* [Given information]
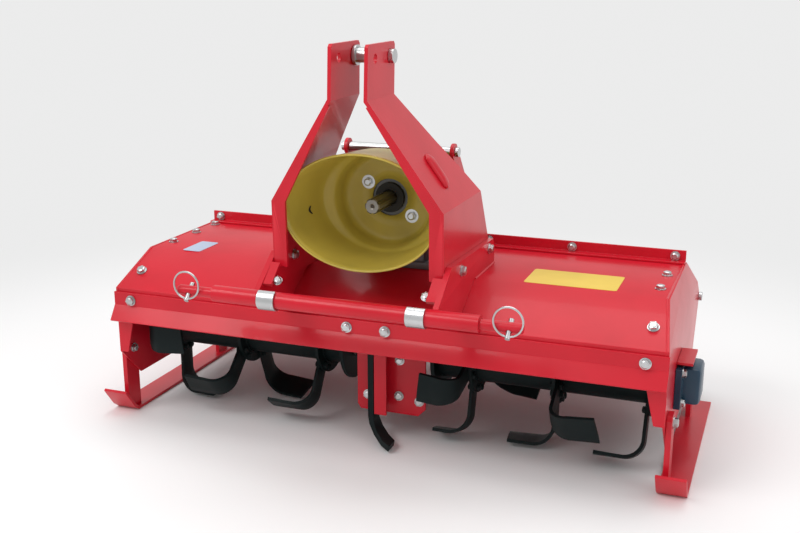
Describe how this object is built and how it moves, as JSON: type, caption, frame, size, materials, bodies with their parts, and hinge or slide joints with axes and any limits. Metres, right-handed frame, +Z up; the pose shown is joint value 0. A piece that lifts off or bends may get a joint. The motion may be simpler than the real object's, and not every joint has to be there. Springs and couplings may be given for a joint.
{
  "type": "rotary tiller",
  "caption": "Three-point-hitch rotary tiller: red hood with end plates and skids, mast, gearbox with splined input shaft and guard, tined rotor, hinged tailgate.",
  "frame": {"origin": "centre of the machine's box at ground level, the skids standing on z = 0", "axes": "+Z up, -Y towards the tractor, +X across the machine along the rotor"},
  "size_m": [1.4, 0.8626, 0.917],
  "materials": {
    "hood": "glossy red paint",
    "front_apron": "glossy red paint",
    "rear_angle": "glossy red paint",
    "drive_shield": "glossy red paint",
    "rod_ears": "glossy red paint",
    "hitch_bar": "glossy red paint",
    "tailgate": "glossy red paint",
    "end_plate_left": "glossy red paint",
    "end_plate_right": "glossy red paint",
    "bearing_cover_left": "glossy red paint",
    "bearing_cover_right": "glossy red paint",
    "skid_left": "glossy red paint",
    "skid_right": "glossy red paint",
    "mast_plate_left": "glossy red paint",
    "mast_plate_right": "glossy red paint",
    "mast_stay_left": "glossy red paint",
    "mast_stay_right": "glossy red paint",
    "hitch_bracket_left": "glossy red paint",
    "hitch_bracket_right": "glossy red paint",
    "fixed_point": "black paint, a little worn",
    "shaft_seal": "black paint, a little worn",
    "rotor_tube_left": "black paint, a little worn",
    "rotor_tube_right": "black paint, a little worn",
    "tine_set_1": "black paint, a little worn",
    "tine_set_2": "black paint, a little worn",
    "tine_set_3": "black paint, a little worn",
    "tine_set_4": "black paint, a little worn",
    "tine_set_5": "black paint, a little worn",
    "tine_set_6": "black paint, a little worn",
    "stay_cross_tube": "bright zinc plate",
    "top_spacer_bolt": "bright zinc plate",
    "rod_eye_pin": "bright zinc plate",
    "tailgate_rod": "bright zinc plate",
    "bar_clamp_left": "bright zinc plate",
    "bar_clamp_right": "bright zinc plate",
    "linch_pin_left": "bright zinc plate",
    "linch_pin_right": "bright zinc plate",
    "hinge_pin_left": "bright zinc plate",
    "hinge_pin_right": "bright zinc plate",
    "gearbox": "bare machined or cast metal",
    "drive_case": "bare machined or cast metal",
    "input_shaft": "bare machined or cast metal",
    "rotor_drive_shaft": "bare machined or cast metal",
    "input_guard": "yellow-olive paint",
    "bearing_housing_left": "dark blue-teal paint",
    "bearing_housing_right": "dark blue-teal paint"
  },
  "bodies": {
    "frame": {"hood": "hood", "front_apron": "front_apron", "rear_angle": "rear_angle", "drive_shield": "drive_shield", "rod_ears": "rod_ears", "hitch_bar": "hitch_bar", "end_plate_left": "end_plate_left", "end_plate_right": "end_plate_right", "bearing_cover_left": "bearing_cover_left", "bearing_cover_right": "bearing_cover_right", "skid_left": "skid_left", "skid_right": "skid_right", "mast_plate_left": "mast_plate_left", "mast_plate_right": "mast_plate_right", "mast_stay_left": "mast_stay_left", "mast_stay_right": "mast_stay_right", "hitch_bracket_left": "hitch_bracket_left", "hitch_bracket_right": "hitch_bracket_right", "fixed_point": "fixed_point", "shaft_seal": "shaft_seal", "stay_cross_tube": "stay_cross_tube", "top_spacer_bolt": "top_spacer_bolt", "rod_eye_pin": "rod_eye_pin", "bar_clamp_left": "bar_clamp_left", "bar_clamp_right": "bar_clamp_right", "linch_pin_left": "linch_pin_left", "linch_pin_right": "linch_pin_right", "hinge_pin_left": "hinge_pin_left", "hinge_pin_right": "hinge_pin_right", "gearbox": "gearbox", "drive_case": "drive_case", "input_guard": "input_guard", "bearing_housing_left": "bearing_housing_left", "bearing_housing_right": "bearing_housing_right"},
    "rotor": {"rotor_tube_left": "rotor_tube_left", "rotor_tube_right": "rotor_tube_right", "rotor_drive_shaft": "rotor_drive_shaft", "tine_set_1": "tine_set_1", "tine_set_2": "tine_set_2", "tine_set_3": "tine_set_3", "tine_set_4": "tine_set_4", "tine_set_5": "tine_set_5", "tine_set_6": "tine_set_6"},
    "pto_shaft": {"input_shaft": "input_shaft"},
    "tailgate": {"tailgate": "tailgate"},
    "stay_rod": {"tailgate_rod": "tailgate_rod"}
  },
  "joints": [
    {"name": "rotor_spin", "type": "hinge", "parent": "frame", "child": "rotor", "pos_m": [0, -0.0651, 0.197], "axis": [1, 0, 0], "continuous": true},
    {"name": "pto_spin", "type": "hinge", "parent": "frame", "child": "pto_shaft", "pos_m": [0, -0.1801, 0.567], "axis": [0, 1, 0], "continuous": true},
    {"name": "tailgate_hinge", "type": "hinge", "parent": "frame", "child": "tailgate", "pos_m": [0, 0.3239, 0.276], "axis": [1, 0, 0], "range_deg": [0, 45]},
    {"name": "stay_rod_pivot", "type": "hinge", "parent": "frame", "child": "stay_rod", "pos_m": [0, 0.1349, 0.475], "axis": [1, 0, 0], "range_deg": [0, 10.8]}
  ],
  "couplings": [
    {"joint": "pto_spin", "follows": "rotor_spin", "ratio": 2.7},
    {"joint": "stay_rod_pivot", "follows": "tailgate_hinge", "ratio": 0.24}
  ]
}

* [Exercise task]
Take the lines above and print them exactly.

* [Task answer]
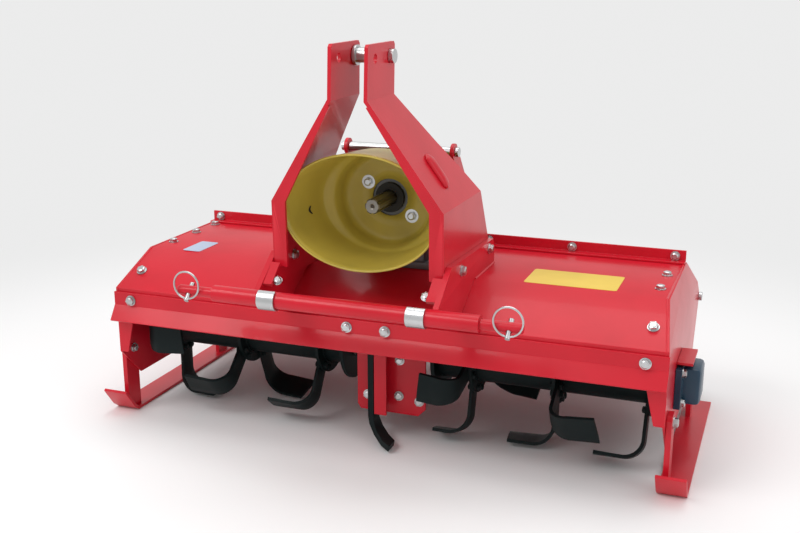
Describe how this object is built and how it moves, as JSON: type, caption, frame, size, materials, bodies with their parts, and hinge or slide joints with axes and any limits. Metres, right-handed frame, +Z up; the pose shown is joint value 0. A piece that lifts off or bends may get a joint. The motion may be simpler than the real object's, and not every joint has to be there. Springs and couplings may be given for a joint.
{
  "type": "rotary tiller",
  "caption": "Three-point-hitch rotary tiller: red hood with end plates and skids, mast, gearbox with splined input shaft and guard, tined rotor, hinged tailgate.",
  "frame": {"origin": "centre of the machine's box at ground level, the skids standing on z = 0", "axes": "+Z up, -Y towards the tractor, +X across the machine along the rotor"},
  "size_m": [1.4, 0.8626, 0.917],
  "materials": {
    "hood": "glossy red paint",
    "front_apron": "glossy red paint",
    "rear_angle": "glossy red paint",
    "drive_shield": "glossy red paint",
    "rod_ears": "glossy red paint",
    "hitch_bar": "glossy red paint",
    "tailgate": "glossy red paint",
    "end_plate_left": "glossy red paint",
    "end_plate_right": "glossy red paint",
    "bearing_cover_left": "glossy red paint",
    "bearing_cover_right": "glossy red paint",
    "skid_left": "glossy red paint",
    "skid_right": "glossy red paint",
    "mast_plate_left": "glossy red paint",
    "mast_plate_right": "glossy red paint",
    "mast_stay_left": "glossy red paint",
    "mast_stay_right": "glossy red paint",
    "hitch_bracket_left": "glossy red paint",
    "hitch_bracket_right": "glossy red paint",
    "fixed_point": "black paint, a little worn",
    "shaft_seal": "black paint, a little worn",
    "rotor_tube_left": "black paint, a little worn",
    "rotor_tube_right": "black paint, a little worn",
    "tine_set_1": "black paint, a little worn",
    "tine_set_2": "black paint, a little worn",
    "tine_set_3": "black paint, a little worn",
    "tine_set_4": "black paint, a little worn",
    "tine_set_5": "black paint, a little worn",
    "tine_set_6": "black paint, a little worn",
    "stay_cross_tube": "bright zinc plate",
    "top_spacer_bolt": "bright zinc plate",
    "rod_eye_pin": "bright zinc plate",
    "tailgate_rod": "bright zinc plate",
    "bar_clamp_left": "bright zinc plate",
    "bar_clamp_right": "bright zinc plate",
    "linch_pin_left": "bright zinc plate",
    "linch_pin_right": "bright zinc plate",
    "hinge_pin_left": "bright zinc plate",
    "hinge_pin_right": "bright zinc plate",
    "gearbox": "bare machined or cast metal",
    "drive_case": "bare machined or cast metal",
    "input_shaft": "bare machined or cast metal",
    "rotor_drive_shaft": "bare machined or cast metal",
    "input_guard": "yellow-olive paint",
    "bearing_housing_left": "dark blue-teal paint",
    "bearing_housing_right": "dark blue-teal paint"
  },
  "bodies": {
    "frame": {"hood": "hood", "front_apron": "front_apron", "rear_angle": "rear_angle", "drive_shield": "drive_shield", "rod_ears": "rod_ears", "hitch_bar": "hitch_bar", "end_plate_left": "end_plate_left", "end_plate_right": "end_plate_right", "bearing_cover_left": "bearing_cover_left", "bearing_cover_right": "bearing_cover_right", "skid_left": "skid_left", "skid_right": "skid_right", "mast_plate_left": "mast_plate_left", "mast_plate_right": "mast_plate_right", "mast_stay_left": "mast_stay_left", "mast_stay_right": "mast_stay_right", "hitch_bracket_left": "hitch_bracket_left", "hitch_bracket_right": "hitch_bracket_right", "fixed_point": "fixed_point", "shaft_seal": "shaft_seal", "stay_cross_tube": "stay_cross_tube", "top_spacer_bolt": "top_spacer_bolt", "rod_eye_pin": "rod_eye_pin", "bar_clamp_left": "bar_clamp_left", "bar_clamp_right": "bar_clamp_right", "linch_pin_left": "linch_pin_left", "linch_pin_right": "linch_pin_right", "hinge_pin_left": "hinge_pin_left", "hinge_pin_right": "hinge_pin_right", "gearbox": "gearbox", "drive_case": "drive_case", "input_guard": "input_guard", "bearing_housing_left": "bearing_housing_left", "bearing_housing_right": "bearing_housing_right"},
    "rotor": {"rotor_tube_left": "rotor_tube_left", "rotor_tube_right": "rotor_tube_right", "rotor_drive_shaft": "rotor_drive_shaft", "tine_set_1": "tine_set_1", "tine_set_2": "tine_set_2", "tine_set_3": "tine_set_3", "tine_set_4": "tine_set_4", "tine_set_5": "tine_set_5", "tine_set_6": "tine_set_6"},
    "pto_shaft": {"input_shaft": "input_shaft"},
    "tailgate": {"tailgate": "tailgate"},
    "stay_rod": {"tailgate_rod": "tailgate_rod"}
  },
  "joints": [
    {"name": "rotor_spin", "type": "hinge", "parent": "frame", "child": "rotor", "pos_m": [0, -0.0651, 0.197], "axis": [1, 0, 0], "continuous": true},
    {"name": "pto_spin", "type": "hinge", "parent": "frame", "child": "pto_shaft", "pos_m": [0, -0.1801, 0.567], "axis": [0, 1, 0], "continuous": true},
    {"name": "tailgate_hinge", "type": "hinge", "parent": "frame", "child": "tailgate", "pos_m": [0, 0.3239, 0.276], "axis": [1, 0, 0], "range_deg": [0, 45]},
    {"name": "stay_rod_pivot", "type": "hinge", "parent": "frame", "child": "stay_rod", "pos_m": [0, 0.1349, 0.475], "axis": [1, 0, 0], "range_deg": [0, 10.8]}
  ],
  "couplings": [
    {"joint": "pto_spin", "follows": "rotor_spin", "ratio": 2.7},
    {"joint": "stay_rod_pivot", "follows": "tailgate_hinge", "ratio": 0.24}
  ]
}